Brief Description of Estate Planning Documents
1. Will - a Will describes how you want your property distributed in the event of your death. It appoints an executor who is the person that handles the affairs of the estate, such as paying taxes and other expenses and distributing the assets of the estate.
2. Trust - a Trust is an instrument that transfers property from one person ("Grantor") to a person or company ("Trustee") for the benefit of another person ("Beneficiary"). There are several types of trusts:
- A Trust can be made in a will for the benefit of a minor child. In this situation, upon your death, the trustee collects the property designated in your will for the child and distributes the funds according to the terms of the trust. A common example is to provide payments for the child's healthcare, education, maintenance, and support until the child reaches a certain age.
- A "Living Trust" is a trust made during your lifetime for your benefit. It can either be revocable (you can change it or terminate it at any time while you are alive, but it cannot be changed after your die) or irrevocable (it cannot be terminated after you fund it).
- A "Life Insurance Trust" can be used to own a life insurance policy while excluding it from the proceeds of your estate for tax purposes.
- A "Crummey Trust" makes it possible to make gifts to a trust while excluding some or the entire gift from your estate thus reducing potential tax consequences.
- A "Spendthrift Trust" allows a person to create a trust for their loved one and protect the trust from being attacked by potential overzealous creditors of the Grantor or Beneficiary.
- A "Special Needs Trust" allows the beneficiary of the trust to receive funds from the trust without losing government benefits (ex. Medicaid). This trust requires careful planning in order to maintain the government benefits.
There are two types of Special Needs Trusts- A "Self-Settled Special Needs Trust"is created using the beneficiary's own assets, including funds from a lawsuit settlement or gift.

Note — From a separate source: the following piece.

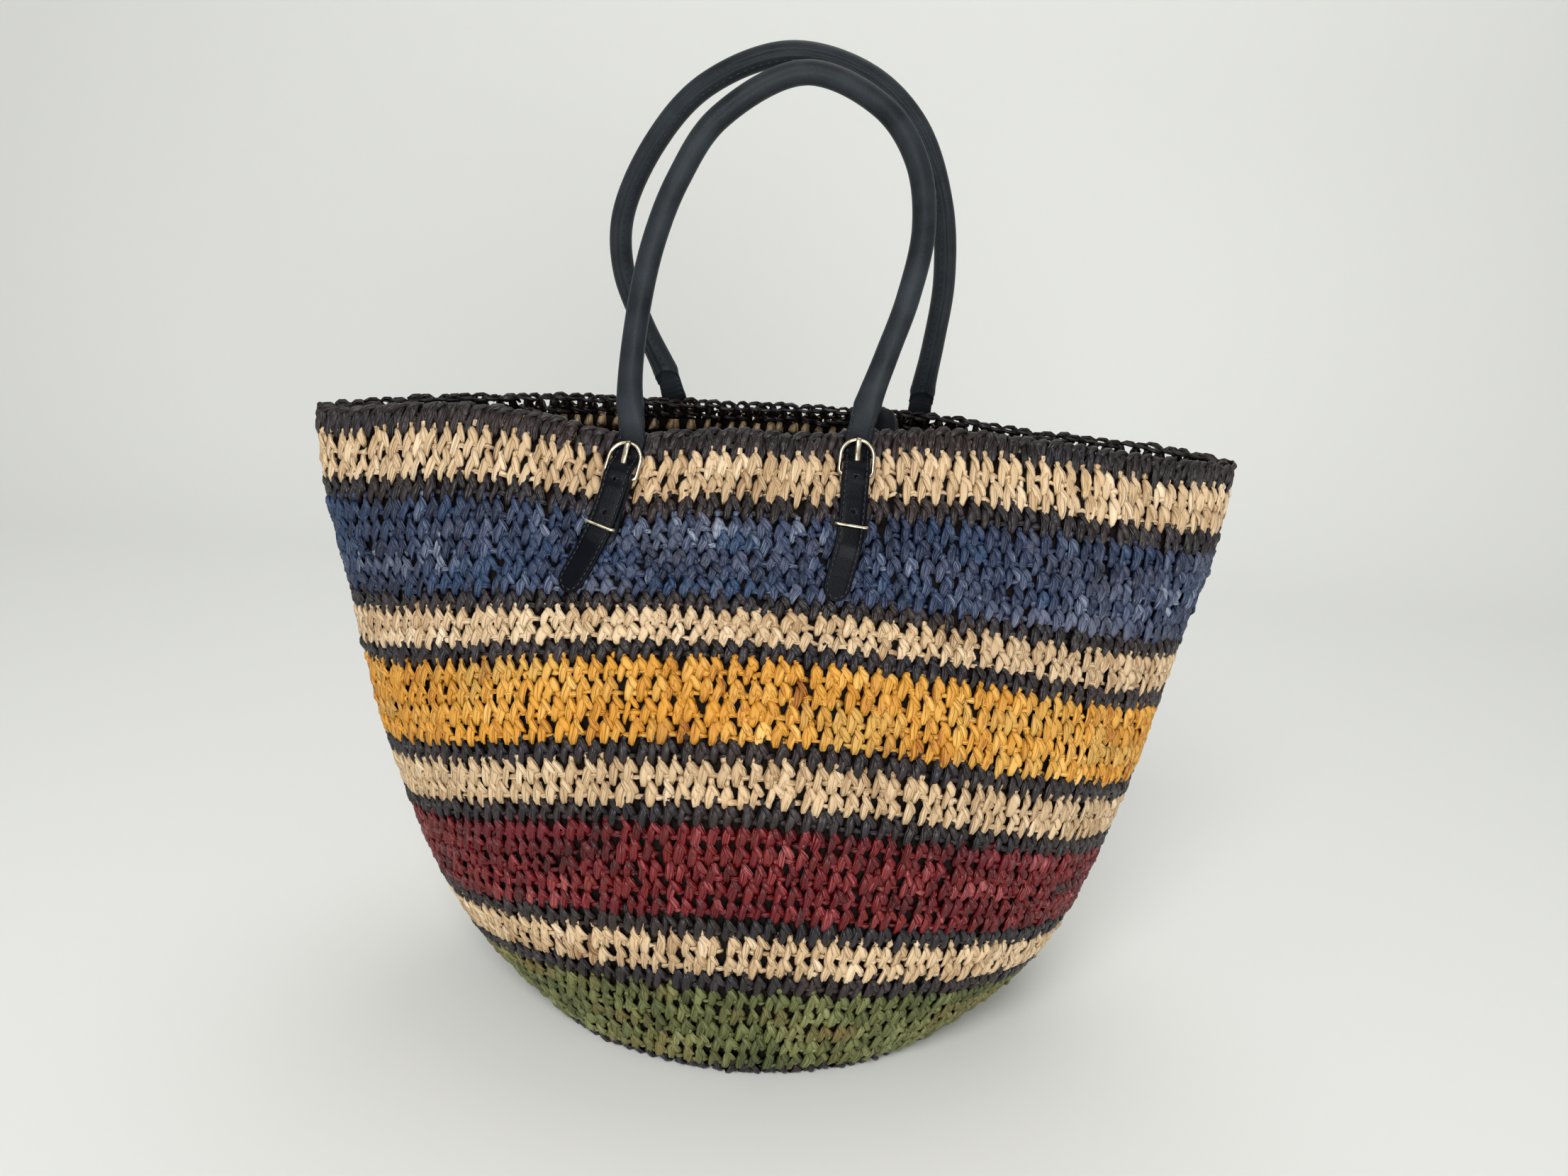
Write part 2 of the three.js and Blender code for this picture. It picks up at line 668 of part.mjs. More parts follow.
// The tab: a flat strip with a round lower end, folded round the bar, with a slot for the
// prong and a groove behind it for the keeper's wire.
function tab(line) {
  const half = strapWidth / 2;
  const ends = [
    { along: -tabDrop, half: 0.35 },
    { along: -tabDrop + 1.2, half: 0.72 },
    { along: -tabDrop + 3, half: 0.94 },
    { along: -tabDrop + 5, half: 1 },
    { along: -tabDrop / 2, half: 1 },
    { along: 0, half: 1 },
  ];
  const corners = [[-1, -1], [1, -1], [1, 1], [-1, 1]];
  const plate = loft(
    ends.map((row) =>
      corners.map(([w, t]) =>
        line.place(w * half * row.half, row.along, tabOff + (t * tabThickness) / 2),
      ),
    ),
  );
  const slot = prongWidth / 2 + clearance;
  const slotReach = rollRadius + clearance;
  const groove = keeperWire + clearance;
  return toGeometry(
    toSolid(plate)
      .add(toSolid(roll(line, loopRadius, half)))
      .subtract(barSpace(line, 2 * half))
      .subtract(toSolid(block(line, slot, -slotReach, 2 * slotReach, -clearance, 3 * barOff)))
      .subtract(
        toSolid(
          block(line, 2 * half, -keeperDrop - groove, -keeperDrop + groove, -1, keeperBack + groove),
        ),
      ),
  );
}

// The keeper: a wire ring round the strap and the tab, its back lying in the tab's groove.
const keeperBack = wallGap + keeperWire;

function keeper(line) {
  const half = strapWidth / 2 + clearance + keeperWire;
  const front = overTab + halfStrap + clearance + keeperWire;
  const corner = 1.1;
  const centres = [
    [half - corner, keeperBack + corner, -90],
    [half - corner, front - corner, 0],
    [-half + corner, front - corner, 90],
    [-half + corner, keeperBack + corner, 180],
  ];
  const flat = centres.flatMap(([x, y, start]) =>
    [0, 45, 90].map((turn) => {
      const angle = THREE.MathUtils.degToRad(start + turn);
      return new THREE.Vector2(x + corner * Math.cos(angle), y + corner * Math.sin(angle));
    }),
  );
  return wireLoop(flat, keeperWire, 6, (x, y, off) => line.place(x, -keeperDrop + off, y));
}

// A folded strip of leather standing up inside the mouth, against the front wall.
function innerTab() {
  const line = new WallLine({
    face: -1, across: 0.4, rise: 0.96, arch: 0, keeper: 0, tip: 0,
  });
  const rimAlong = line.up.findIndex((spot) => spot.point.z > bodyHeight) * line.step;
  const [low, high] = [rimAlong - innerTabHang, rimAlong + innerTabStand];
  const near = -wallThickness - clearance - 0.4;
  const far = near - 3 * innerTabLeather;
  const half = innerTabWidth / 2;
  const outer = toSolid(block(line, half, low, high, far, near));
  const inner = toSolid(
    block(
      line, 2 * half, low - 1, high - innerTabLeather, far + innerTabLeather, near - innerTabLeather,
    ),
  );
  return toGeometry(outer.subtract(inner));
}

const part = new THREE.Group();

function addPiece(name, colour, geometry) {
  const mesh = new THREE.Mesh(geometry, new THREE.MeshStandardMaterial(colours[colour]));
  mesh.name = name;
  part.add(mesh);
}

addPiece('base_disc', 'dark', baseDisc(rings[0].start));
rings.forEach(({ name, start, colour, steps }, i) => {
  const end = i + 1 < rings.length ? rings[i + 1].start : rimRound;
  addPiece(name, colour, ring(start, end, steps));
});

const lines = {};
for (const [name, place] of Object.entries(fastenings)) {
  lines[name] = new WallLine(place);
}
addPiece(
  'front_handle', 'leather',
  handle(lines.front_left, lines.front_right, frontArch, frontHandleRise, -1),
);
addPiece(
  'back_handle', 'leather',
  handle(lines.back_left, lines.back_right, backArch, backHandleRise, 1),
);
for (const [name, line] of Object.entries(lines)) {
  addPiece(`${name}_tab`, 'leather', tab(line));
  addPiece(`${name}_buckle`, 'metal', buckleFrame(line));
  addPiece(`${name}_prong`, 'metal', prong(line));
  addPiece(`${name}_keeper`, 'metal', keeper(line));
}
addPiece('inner_tab', 'leather', innerTab());

export default part;
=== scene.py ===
import math

import bpy
import numpy as np
from mathutils import Matrix, Vector


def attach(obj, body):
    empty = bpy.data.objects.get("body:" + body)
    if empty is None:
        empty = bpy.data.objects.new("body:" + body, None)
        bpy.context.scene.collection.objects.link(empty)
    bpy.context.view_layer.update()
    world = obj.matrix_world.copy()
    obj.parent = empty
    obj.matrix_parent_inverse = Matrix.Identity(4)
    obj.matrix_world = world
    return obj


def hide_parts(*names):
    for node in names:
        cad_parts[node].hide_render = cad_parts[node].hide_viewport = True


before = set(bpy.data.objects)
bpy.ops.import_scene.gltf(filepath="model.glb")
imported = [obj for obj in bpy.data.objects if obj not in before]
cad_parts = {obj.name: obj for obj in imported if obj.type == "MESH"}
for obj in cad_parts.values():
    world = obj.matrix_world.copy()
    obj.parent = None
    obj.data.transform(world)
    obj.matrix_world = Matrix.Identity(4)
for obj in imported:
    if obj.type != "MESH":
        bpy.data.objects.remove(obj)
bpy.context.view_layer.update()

# Body sizes, as in the solids
MOUTH_WIDTH = 0.368
BODY_HEIGHT = 0.262
BODY_DEPTH = 0.174
WALL = 0.0036
RIM_ROUND = 46
SIDE_POWER = 1.92
WAVE_START = 35

# Crochet sizes
PITCH = 0.0056  # from one stitch to the next in a round
CORE_OUT = -0.0016  # outer face of the core shell behind the stitches, off the wall; its dark colour is painted shade
CORE_IN = -0.0026
CORE_COLUMNS = 120
RIM_COVERED = 0.27  # share of the way round, each side of the front, that has cover strands
MM = 0.001

# Camera, as the photograph has it
IMAGE_WIDTH = 2212
FOCAL_PIXELS = 1700
CAMERA_PLACE = (0.007, -0.475, 0.360)
CAMERA_PITCH = math.radians(20)
CAMERA_ROLL = math.radians(3.6)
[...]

- A "Third Party Special Needs Trust"is formed by a third party, called the "Grantor." The Grantor can be parent, grandparent, or other third-party.
- A "Qualified Income Trust" (aka a "Miller Trust") can be used to qualify a Medicaid applicant with income in excess of the eligibility limit for long-term care assistance from Medicaid.
3. A "Durable Power of Attorney" allows you to designate an agent to manage your financial affairs and to contract for you. You can restrict the powers of you're agent to specific items of time periods (such as signing a real estate closing contract while you are unavailable). The power of attorney may be revoked at any time and terminates upon your death. The durable power of attorney is extremely useful because it allows someone to manage your financial affairs when you are unable to do it yourself.
4. A "Medical Power of Attorney" allows you to designate a person to make medical decisions on your behalf if you are unable to communicate your wishes.
5. A "Health Care Directive to Physician" also known as a "Living Will" notifies your health care provider in advance whether you would like artificial life support, if any, if you are ever diagnosed with a terminal or irreversible condition.
6. A "HIPAA Authorization" is a document that is now required by many hospitals and doctors due to recent privacy laws. It allows your loved ones to communicate with your doctor, nurse, or hospital regarding your medical condition.